Lopez told CNS that although he didn't know the Jesuit priest personally, he remembered the shock of hearing "the news that an innocent priest who was close to the people and on his way to celebrate Mass was murdered."

Father Grande was known as a champion of the poor and the oppressed at a time when El Salvador was on the threshold of a civil war, a war that eventually killed over 70,000 people.

Now, nearly 41 years after Father Grande's death, the Salvadoran ambassador said he is in awe at the impact the martyred priest's life and death has today. 

"As an ambassador, I was surprised to realize that his person and his witness are known and venerated in many parts of the world," he said.
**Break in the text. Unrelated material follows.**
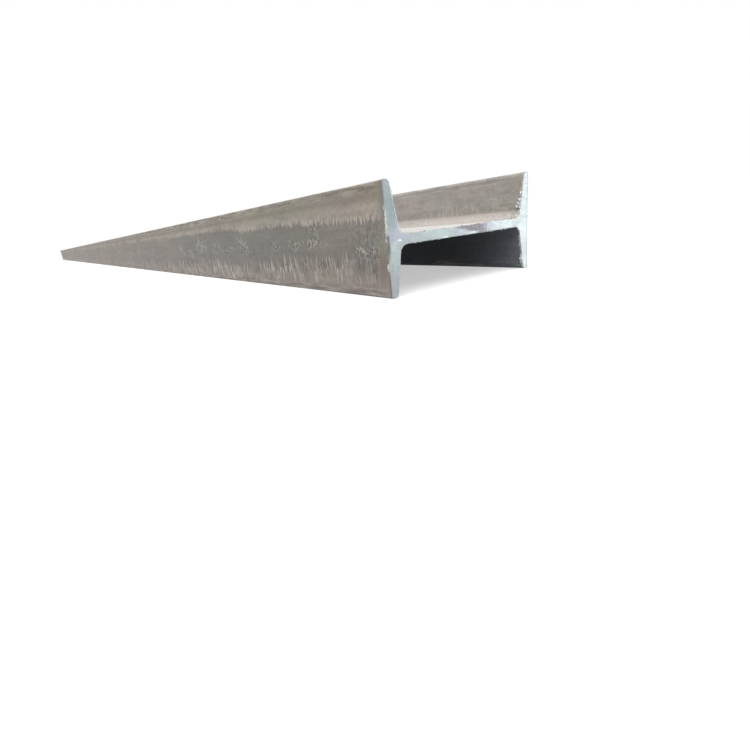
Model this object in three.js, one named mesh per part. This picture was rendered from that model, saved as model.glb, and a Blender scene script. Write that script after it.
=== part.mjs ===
/**
 * Hot-rolled steel I-beam with tapered flanges, rolled size 20b, cut to six metres.
 *
 * The beam is one bar of one section along its whole length, sawn square at both ends.
 * Units are millimetres and +Z is up. The beam lies as it is stacked, on the tips of its
 * flanges, with its web level: X runs across the depth of the section, Y along the beam and
 * Z across the width of the flanges. The origin is on the ground under the beam's middle.
 */
import * as THREE from 'three';

// Driving dimensions of the section, as a table of rolled sizes gives them.
const DEPTH = 200;
const FLANGE_WIDTH = 102;
const WEB_THICKNESS = 9;
// Thickness of a flange halfway between its tip and the face of the web.
const FLANGE_THICKNESS = 11.4;
// Fall of a flange's inner face for each millimetre towards the tip.
const FLANGE_SLOPE = 1 / 6;
// Radius of the fillet between the web and a flange.
const ROOT_RADIUS = 9;
// Radius that the rolls leave on the inner edge of a flange's tip.
const TIP_RADIUS = 4.5;
// Radius that the rolls leave on the outer edge of a flange's tip.
const OUTER_EDGE_RADIUS = 1.5;

// Length between the two saw cuts.
const LENGTH = 6000;

// Divisions that the extrusion gives a curve: an arc is cut into twice as many chords.
const CURVE_DIVISIONS = 5;

// One flange outstands from the face of the web by this much on each side.
const outstand = (FLANGE_WIDTH - WEB_THICKNESS) / 2;
const taper = (outstand / 2) * FLANGE_SLOPE;
const tipThickness = FLANGE_THICKNESS - taper;
const rootThickness = FLANGE_THICKNESS + taper;

/** How far from a sharp corner an arc of radius 1 starts, for the angle inside the corner. */
function setbackPerRadius(insideAngle) {
  return 1 / Math.tan(insideAngle / 2);
}

/** The tip's radius, held to the steel that the outer edge's radius leaves it. */
function fittedTipRadius() {
  const tipAngle = Math.PI / 2 - Math.atan(FLANGE_SLOPE);
  const room = tipThickness - OUTER_EDGE_RADIUS;
  return Math.min(TIP_RADIUS, room / setbackPerRadius(tipAngle));
}

/** The section's twelve sharp corners with their radii, counter-clockwise, web along X. */
function sectionCorners() {
  const quarter = [
    { at: new THREE.Vector2(DEPTH / 2, FLANGE_WIDTH / 2), radius: OUTER_EDGE_RADIUS },
    { at: new THREE.Vector2(DEPTH / 2 - tipThickness, FLANGE_WIDTH / 2), radius: fittedTipRadius() },
    { at: new THREE.Vector2(DEPTH / 2 - rootThickness, WEB_THICKNESS / 2), radius: ROOT_RADIUS },
  ];
  const mirrored = (corners, mirrorX, mirrorY) => corners.map(({ at, radius }) => (
    { at: new THREE.Vector2(mirrorX * at.x, mirrorY * at.y), radius }
  ));
  const reversedQuarter = [...quarter].reverse();
  return [
    ...quarter,
    ...mirrored(reversedQuarter, -1, 1),
    ...mirrored(quarter, -1, -1),
    ...mirrored(reversedQuarter, 1, -1),
  ];
}

/** The arc that rounds one corner, tangent to the edges that come from and go to its neighbours. */
function cornerArc(before, corner, after) {
  const toBefore = before.at.clone().sub(corner.at).normalize();
  const toAfter = after.at.clone().sub(corner.at).normalize();
  const insideAngle = Math.acos(toBefore.dot(toAfter));
  const setback = corner.radius * setbackPerRadius(insideAngle);
  const start = corner.at.clone().addScaledVector(toBefore, setback);
  const end = corner.at.clone().addScaledVector(toAfter, setback);
  const bisector = toBefore.clone().add(toAfter).normalize();
  const centre = corner.at.clone().addScaledVector(bisector, corner.radius / Math.sin(insideAngle / 2));
  return {
    centre,
    radius: corner.radius,
    startAngle: start.clone().sub(centre).angle(),
    endAngle: end.clone().sub(centre).angle(),
    clockwise: toBefore.cross(toAfter) > 0,
  };
}

/** The outline of the section: straight faces joined by tangent arcs at every corner. */
function sectionShape() {
  const corners = sectionCorners();
  const shape = new THREE.Shape();
  corners.forEach((corner, index) => {
    const before = corners[(index + corners.length - 1) % corners.length];
    const after = corners[(index + 1) % corners.length];
    const arc = cornerArc(before, corner, after);
    shape.absarc(arc.centre.x, arc.centre.y, arc.radius, arc.startAngle, arc.endAngle, arc.clockwise);
  });
  shape.closePath();
  return shape;
}

/** The section drawn out along the beam, turned so that the web lies level. */
function beamGeometry() {
  const geometry = new THREE.ExtrudeGeometry(sectionShape(), {
    depth: LENGTH,
    steps: 1,
    curveSegments: CURVE_DIVISIONS,
    bevelEnabled: false,
  });
  geometry.rotateX(Math.PI / 2);
  return geometry;
}

// Bare hot-rolled steel under a thin brown-grey mill scale.
const millScale = new THREE.MeshStandardMaterial({ color: 0x8b847b, roughness: 0.65, metalness: 0.4 });

const beam = new THREE.Mesh(beamGeometry(), millScale);
beam.name = 'i_beam';
beam.position.set(0, LENGTH / 2, FLANGE_WIDTH / 2);

const group = new THREE.Group();
group.add(beam);

export default group;
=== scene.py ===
"""Dresses a hot-rolled steel I-beam: the rolled bar, its two sawn ends and the burrs of the saw.

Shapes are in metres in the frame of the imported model. X runs across the depth of the section,
Y along the beam and Z across the width of the flanges, with the flange tips on the floor. The
near end is the one at the lowest Y.
"""

import math
import random
from functools import cached_property, reduce
from itertools import groupby, pairwise

import bmesh
import bpy
from bpy.props import FloatProperty, FloatVectorProperty, IntProperty, PointerProperty
from mathutils import Matrix, Vector, noise
from mathutils.geometry import delaunay_2d_cdt
from mathutils.kdtree import KDTree


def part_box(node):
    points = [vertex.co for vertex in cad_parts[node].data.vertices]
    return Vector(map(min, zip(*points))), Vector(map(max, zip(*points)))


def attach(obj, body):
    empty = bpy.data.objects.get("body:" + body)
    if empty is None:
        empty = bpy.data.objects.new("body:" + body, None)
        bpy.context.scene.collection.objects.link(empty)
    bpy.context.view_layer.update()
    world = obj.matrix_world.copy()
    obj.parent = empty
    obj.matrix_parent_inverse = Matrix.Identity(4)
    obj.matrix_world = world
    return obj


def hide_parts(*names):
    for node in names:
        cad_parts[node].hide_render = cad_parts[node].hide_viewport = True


bl_info = {
    "name": "Rolled I-beam",
    "version": (1, 0, 0),
    "blender": (4, 5, 0),
    "location": "3D View > Sidebar > I-beam",
    "description": "Dresses a steel I-beam with mill scale, sawn ends and burrs",
    "category": "Object",
}

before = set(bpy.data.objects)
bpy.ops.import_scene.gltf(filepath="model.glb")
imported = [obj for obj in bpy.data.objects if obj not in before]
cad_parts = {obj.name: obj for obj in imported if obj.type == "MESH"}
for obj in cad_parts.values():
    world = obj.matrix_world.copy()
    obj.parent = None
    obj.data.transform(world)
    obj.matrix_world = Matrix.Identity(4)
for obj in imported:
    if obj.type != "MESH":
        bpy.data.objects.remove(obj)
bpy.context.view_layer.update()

NODE = "i_beam"
BODY = "root"

LOW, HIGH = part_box(NODE)
MIDDLE = (LOW + HIGH) / 2
DEPTH = HIGH.x - LOW.x
WIDTH = HIGH.z - LOW.z
HALF_DEPTH, HALF_LENGTH, HALF_WIDTH = (HIGH - LOW) / 2
# Each end's name, its place along Y and the way from there into the bar.
ENDS = (("near", LOW.y, 1.0), ("far", HIGH.y, -1.0))

MM = 0.001
IN_MM = 1000
WELD = 1e-6
# The cosine past which a face counts as square to an axis.
SQUARE = 0.999
WHITE = (1.0, 1.0, 1.0, 1.0)


# ---- Settings ----

def length(name, description, default):
    """A length in metres."""
    return FloatProperty(name=name, description=description, default=default, min=0.0,
                         subtype="DISTANCE", unit="LENGTH", precision=5)


def strength(name, description, default):
    """The strength of a light."""
    return FloatProperty(name=name, description=description, default=default, min=0.0)


def colour(name, description, default):
    """A scene-linear colour."""
    return FloatVectorProperty(name=name, description=description, default=default, size=3,
                               min=0.0, max=1.0, subtype="COLOR")


class BarSettings(bpy.types.PropertyGroup):
    """The mesh of the rolled bar."""

    face_step: length("Face step", "Longest gap between points across a face", 5 * MM)
    end_step: length("End step", "Gap between rings of points beside a sawn end", 2 * MM)
    middle_step: length("Middle step", "Gap between rings of points at mid-length", 50 * MM)
    hollow: length("Hollow", "Depth of the rolls' shallow waves", 0.25 * MM)
    hollow_length: length("Hollow length", "Length of the waves along the bar", 180 * MM)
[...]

El Salvador's embassy to the Holy See organized a conference Feb. 23 at Rome's Pontifical Gregorian University on the life and death of Father Grande and the impact of his ministry on the country's forgotten people: the poor. 

The purpose of the conference, Lopez told CNS, was so that religious men and women, students and seminarians would "know who he was and what his ministry was about so they can learn from his example of being close to the people, to be with the needy."

The ambassador said Pope Francis also acknowledged that like Blessed Oscar Romero, Father Grande's road to sainthood was stalled due to misunderstandings and slander. 

Speaking off-the-cuff to a group of pilgrims from El Salvador in October 2015 following Blessed Romero's beatification, the pope said that he witnessed Archbishop Romero's reputation trampled, even after his death. 

"I was a young priest and a witness to this -- he was defamed, slandered, his memory tarnished, and his martyrdom continued, including by his brothers in the priesthood and in the episcopate," the pope said. "This is not hearsay; I heard those things."

Lopez told CNS that the pope also heard similar criticisms after Father Grande's martyrdom.

"During that meeting, the pope said it very clearly. He said that after his death, he continued to be martyred, after his death he was martyred through hearsay which, for the pope, is something terrible," Lopez told CNS. 

The pope also said that, as a priest, he heard several bishops accuse Father Grande and Blessed Romero "of being responsible for the death of 70,000 people" during the 1980-1992 Salvadoran civil war, he recalled. 

For this reason, the Salvadoran ambassador said, events like the recent conference in Rome are important so that all people can be inspired by the example left by the slain Jesuit's life.

"It is a call, especially for the Latin American people, to support and make known the life and ministry of Father Rutilio," Lopez said.